Reproduce exactly the lines below from the one containing "Recreate this object" through the one containing "tubercle_height = 0.35 * mm", including both, and nothing else.
*** Records for the task
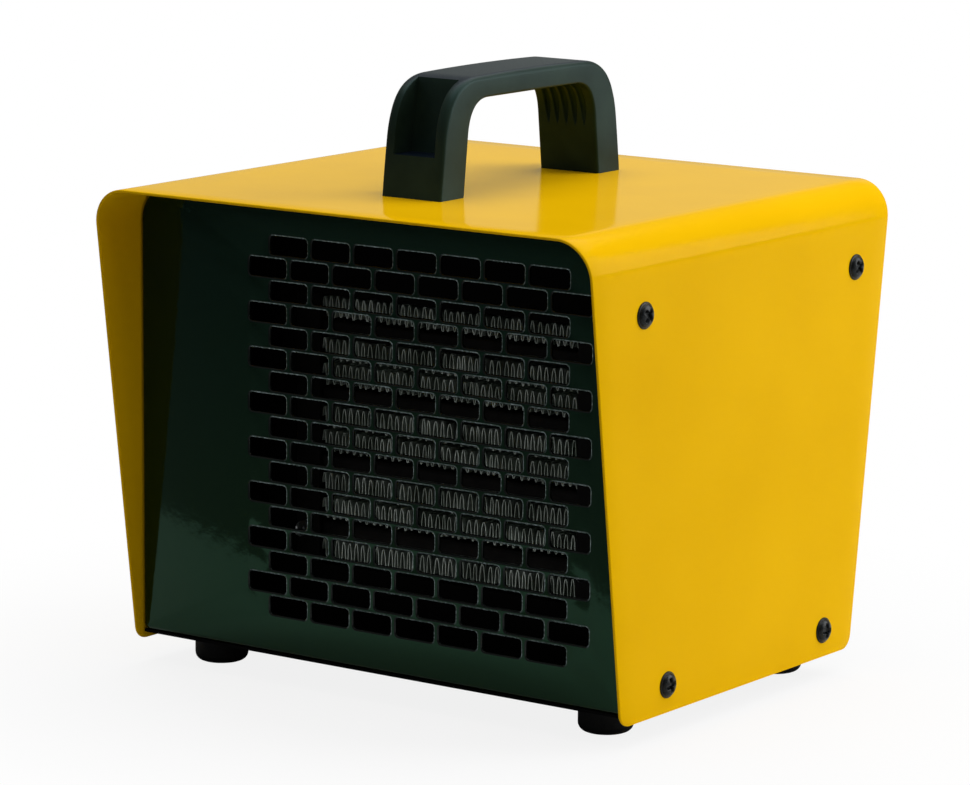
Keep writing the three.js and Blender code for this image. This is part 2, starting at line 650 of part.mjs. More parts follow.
// hat-shaped strap across the opening, carrying the motor on its bridge
function motorStrap() {
  const hat = polygon([
    [fanPlateBack, strapZ + STRAP_FOOT], [fanPlateBack, strapZ - SHEET], [strapBack - SHEET, strapZ - SHEET],
    [strapBack - SHEET, SHEET - strapZ], [fanPlateBack, SHEET - strapZ], [fanPlateBack, -strapZ - STRAP_FOOT],
    [fanPlateBack + SHEET, -strapZ - STRAP_FOOT], [fanPlateBack + SHEET, -strapZ], [strapBack, -strapZ],
    [strapBack, strapZ], [fanPlateBack + SHEET, strapZ], [fanPlateBack + SHEET, strapZ + STRAP_FOOT],
  ])
  const strap = asSolid(prismX(hat, -STRAP_WIDTH / 2, STRAP_WIDTH / 2))
  const nose = barY(BEARING_BOSS + 2 * FIT, 0, strapBack - 5, 0, 10, ROUND)
  return asGeometry(cut(strap, [nose]))
}

// bearing bracket on one face of the stator: a bar with two legs and a bored boss
function bearingYoke(face, outward, bossReach) {
  const half = STATOR_WIDTH / 2 - 1
  const seat = face + outward * YOKE_LEG
  const far = seat + outward * YOKE_PLATE
  const order = (a, b) => [Math.min(a, b), Math.max(a, b)]
  const z = [-YOKE_HEIGHT / 2, YOKE_HEIGHT / 2]
  const bar = block([-half, half], order(seat, far), z)
  const legs = [-1, 1].map(side => block(order(side * half, side * (half - YOKE_LEG)), order(face, far), z))
  const boss = barY(BEARING_BOSS, 0, Math.min(seat, far + outward * bossReach), 0, YOKE_PLATE + bossReach, ROUND)
  const bore = barY(SHAFT + 2 * RUNNING_FIT, 0, Math.min(face, far) - OVERCUT, 0, 2 * OVERCUT, ROUND)
  return asGeometry(cut(join(bar, ...legs, boss), [bore]))
}

// laminated C-frame with the rotor bore above and the coil window below
function motorStator() {
  const half = STATOR_WIDTH / 2
  const outline = roundedRectangle(-half, -STATOR_BOTTOM, half, STATOR_TOP, 4)
  const { width, height, above } = STATOR_WINDOW
  outline.holes = [
    circlePath(0, 0, STATOR_BORE, FINE),
    roundedRectangle(-width / 2, above - STATOR_BOTTOM, width / 2, above + height - STATOR_BOTTOM, 0),
  ]
  return prismY(outline, statorFront, statorBack, 2)
}

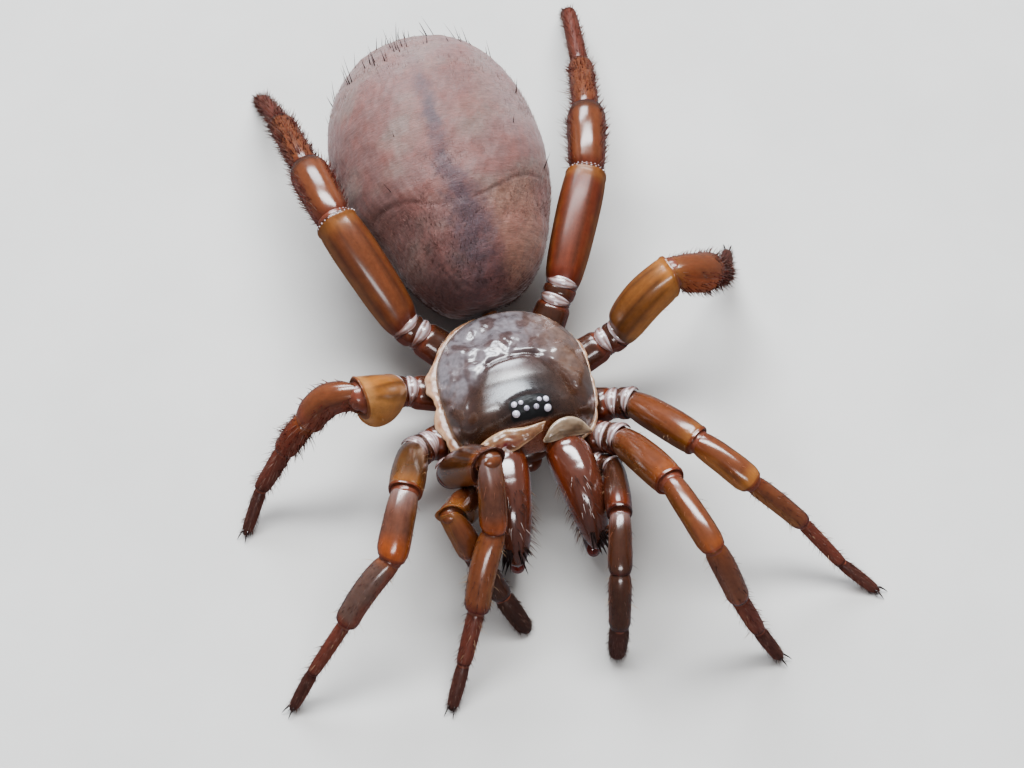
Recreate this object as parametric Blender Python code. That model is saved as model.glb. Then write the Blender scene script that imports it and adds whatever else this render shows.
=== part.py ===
# A large female trapdoor spider, life size, standing still on a flat floor.
# Metres, +Z up. The head points to -Y, the abdomen to +Y, the spider's left side is +X.
# The origin lies on the floor under the middle of the whole model.

import math
import random

import bpy
import bmesh
from mathutils import Vector

for thing in list(bpy.data.objects):
    bpy.data.objects.remove(thing, do_unlink=True)

mm = 0.001
joint_gap = 0.3 * mm

# The carapace: a low shield, highest at the head, over a flat underside.
carapace_width = 10.2 * mm
carapace_length = 10.2 * mm
carapace_rear = 0.1 * mm
carapace_across = 0.05 * mm
carapace_bottom = 5.05 * mm
carapace_rim = 0.3 * mm
head_height = 3.5 * mm
thorax_height = 2.9 * mm
rear_height = 1.6 * mm
fovea_y = -4.5 * mm
fovea_half_width = 1.9 * mm
fovea_depth = 0.45 * mm
tubercle_y = -8.5 * mm
tubercle_height = 0.35 * mm

# The abdomen: an egg with its broad end behind, hanging close to the floor.
# Its half sizes are taken at its thickest part; the front end is blunt.
abdomen_half_width = 6.7 * mm
abdomen_half_height = 5.55 * mm
abdomen_front = 7.0 * mm
abdomen_rear = 12.9 * mm
abdomen_middle = (-1.0 * mm, 7.4 * mm, 6.25 * mm)
abdomen_broadening = 0.36
abdomen_bluntness = 3.4
abdomen_turn = 2.9
abdomen_tip = 6.5
# The leg that lies along its right flank presses a shallow hollow into it.
flank_hollow = 0.9 * mm

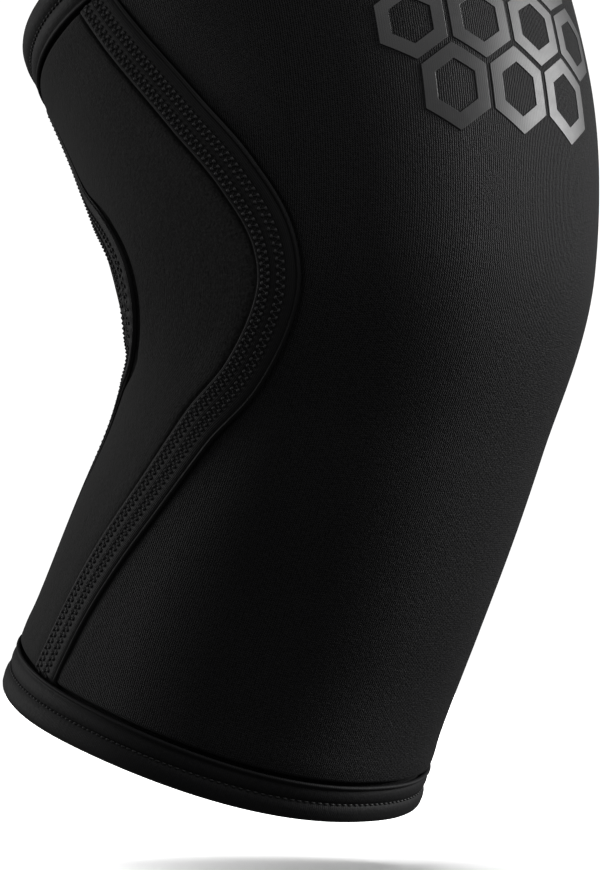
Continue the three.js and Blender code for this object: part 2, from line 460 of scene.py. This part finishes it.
def tape_cloth():
    material, tree, shader = principled(
        "tape_cloth", (0.007, 0.007, 0.0075), 0.64, Specular_IOR_Level=0.075
    )
    knit = knit_height(tree, *TAPE_KNIT)
    uneven = object_noise(tree, 1100, 2, 0.6)
    height = math_node(tree, "MULTIPLY_ADD", uneven, 0.5, knit)
    add_bump(tree, shader, height, 0.6, 0.00013)
    # painted shade: the colour follows the tape's knit height, so the low places between loops are
    # darker; the noise in it adds random tone
    vary_colour(tree, shader, height, (0.0011, 0.0011, 0.0012), (0.009, 0.009, 0.0094))
    vary_roughness(tree, shader, uneven, 0.5, 0.72)
    return material


def hem_cloth():
    material, tree, shader = principled(
        "hem_cloth", (0.007, 0.007, 0.0075), 0.66, Specular_IOR_Level=0.075
    )
    knit = knit_height(tree, *HEM_KNIT)
    uneven = object_noise(tree, 1000, 3, 0.6)
    height = math_node(tree, "MULTIPLY_ADD", knit, 0.35, uneven)
    add_bump(tree, shader, height, 0.7, 0.00018)
    # partly painted shade: the colour follows the hem's height, so the knit's low places between
    # loops are darker; the larger noise share is random tone
    vary_colour(tree, shader, height, (0.001, 0.001, 0.0011), (0.0085, 0.0085, 0.009))
    vary_roughness(tree, shader, uneven, 0.52, 0.76)
    return material


def sewing_thread(name, dark, light):
    material, tree, shader = principled(name, light, 0.5, Specular_IOR_Level=0.12)
    twist = object_noise(tree, 4000, 2, 0.5)
    add_bump(tree, shader, twist, 0.3, 0.00006)
    vary_colour(tree, shader, twist, dark, light)
    return material


def print_film():
    material, tree, shader = principled(
        "print_film", (0.017, 0.017, 0.0175), 0.36, Specular_IOR_Level=0.22
    )
    knit = knit_height(tree, *FRONT_KNIT)
    mottled = object_noise(tree, 300, 3, 0.6)
    add_bump(tree, shader, knit, 0.25, 0.00008)
    vary_colour(tree, shader, mottled, (0.012, 0.012, 0.0124), (0.022, 0.022, 0.0226))
    vary_roughness(tree, shader, mottled, 0.38, 0.52)
    return material


# Panels

PANEL_STEP = 0.0016
TAPE_HALF = TAPE_WIDTH / 2
GROOVE_DEEP = 0.0006
GROOVE_WIDE = 0.0005
# The groove beside a tape loses this share of its depth between these lengths down the calf
GROOVE_FADE = 0.75
GROOVE_FADES_FROM = 0.04
GROOVE_FADES_TO = 0.085
PUFF_HIGH = 0.00022
PUFF_WIDE = 0.0035
HEM_PUFF_AWAY = 1.6 * PUFF_WIDE
# Distances from a seam and from a cut edge that get a row of points of their own
SEAM_MARKS = np.array([0, 2, 4, 5, 5.5, 5.9, 6.2, 6.5, 6.9, 7.4, 8.1, 9, 10.2, 11.6]) / 1000
END_MARKS = np.array([0, 3, 6, 9, 11, 12, 12.4, 12.8, 13.3, 13.9, 14.6, 15.5, 17, 19]) / 1000


def seam_relief(away, along):
    """The panel beside a tape: a groove at its edge, shallow down the calf, and a low swelling."""
    deep = GROOVE_DEEP * (
        1 - GROOVE_FADE * smoothstep(-along, GROOVE_FADES_FROM, GROOVE_FADES_TO)
    )
    groove = deep * np.exp(-(((away - TAPE_HALF - GAP) / GROOVE_WIDE) ** 2))
    puff = PUFF_HIGH * np.exp(-(((away - TAPE_HALF - PUFF_WIDE) / PUFF_WIDE) ** 2))
    return puff - groove


def hem_relief(along):
    from_end = np.minimum(along + CALF_LENGTH, THIGH_LENGTH - along)
    groove = GROOVE_DEEP * np.exp(-(((from_end - HEM_WIDTH - GAP) / GROOVE_WIDE) ** 2))
    puff = PUFF_HIGH * np.exp(-(((from_end - HEM_WIDTH - HEM_PUFF_AWAY) / PUFF_WIDE) ** 2))
    return puff - groove


def panel_rows():
    marks = np.concatenate([-CALF_LENGTH + END_MARKS, THIGH_LENGTH - END_MARKS])
    return spread_with_marks(-CALF_LENGTH, THIGH_LENGTH, PANEL_STEP, marks)


def seam_turn(seam, along):
    """Degrees round the leg that a seam goes in a metre along it."""
    step = 0.0004
    return (seam(along + step) - seam(along - step)) / (2 * step)


def seam_lean(seam, along):
    """How much further it is round the leg than square to the seam, where the seam slants."""
    turn = seam_turn(seam, along)
    slant = turn / degrees_for(1.0, along, seam(along)) / stretch_at(along, seam(along))
    return np.sqrt(1 + slant * slant)


def spread_from_seam(share, half_share, half, lean):
    """Distances from a seam: real ones for the fine marks, and a share of what is left beyond."""
    near = SEAM_MARKS[-1]
    rest = near * lean + (share - near) * (half - near * lean) / (half_share - near)
    return np.where(share > near, rest, share * lean)


def panel(name, node_name, low, high, material):
    rows = panel_rows()
    width = np.max(
        (high(rows) - low(rows)) / degrees_for(1.0, rows, (low(rows) + high(rows)) / 2)
    )
    shares = spread_with_marks(
        0, width, PANEL_STEP, np.concatenate([SEAM_MARKS, width - SEAM_MARKS])
    )
    start = low(rows) + degrees_for(GAP / 2, rows, low(rows))
    end = high(rows) - degrees_for(GAP / 2, rows, high(rows))
    row_width = (end - start) / degrees_for(1.0, rows, (start + end) / 2)
    # fine columns keep their real distance from both seams, and the rest share what is left
    low_lean, high_lean = seam_lean(low, rows)[:, None], seam_lean(high, rows)[:, None]
    half = row_width[:, None] / 2
    low_at = spread_from_seam(np.minimum(shares, width / 2)[None, :], width / 2, half, low_lean)
    high_at = spread_from_seam(
        np.minimum(width - shares, width / 2)[None, :], width / 2, half, high_lean
    )
    across = np.where(shares[None, :] < width / 2, low_at, row_width[:, None] - high_at)
    angle = start[:, None] + (end - start)[:, None] * across / row_width[:, None]
    along = rows[:, None] * np.ones_like(angle)
    away = np.minimum(across / low_lean, (row_width[:, None] - across) / high_lean)
    relief = seam_relief(away, along) + hem_relief(along)
    outer = place(along, angle, skin(along) + relief)
    inner = place(along, angle, -WALL * np.ones_like(along))
    points, faces = closed_strip(outer, inner)
    piece = mesh_piece(name, points, faces, material, cloth_map(outer))
    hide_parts(node_name)


# Seam tapes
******
_Answer for this exercise_:
Recreate this object as parametric Blender Python code. That model is saved as model.glb. Then write the Blender scene script that imports it and adds whatever else this render shows.
=== part.py ===
# A large female trapdoor spider, life size, standing still on a flat floor.
# Metres, +Z up. The head points to -Y, the abdomen to +Y, the spider's left side is +X.
# The origin lies on the floor under the middle of the whole model.

import math
import random

import bpy
import bmesh
from mathutils import Vector

for thing in list(bpy.data.objects):
    bpy.data.objects.remove(thing, do_unlink=True)

mm = 0.001
joint_gap = 0.3 * mm

# The carapace: a low shield, highest at the head, over a flat underside.
carapace_width = 10.2 * mm
carapace_length = 10.2 * mm
carapace_rear = 0.1 * mm
carapace_across = 0.05 * mm
carapace_bottom = 5.05 * mm
carapace_rim = 0.3 * mm
head_height = 3.5 * mm
thorax_height = 2.9 * mm
rear_height = 1.6 * mm
fovea_y = -4.5 * mm
fovea_half_width = 1.9 * mm
fovea_depth = 0.45 * mm
tubercle_y = -8.5 * mm
tubercle_height = 0.35 * mm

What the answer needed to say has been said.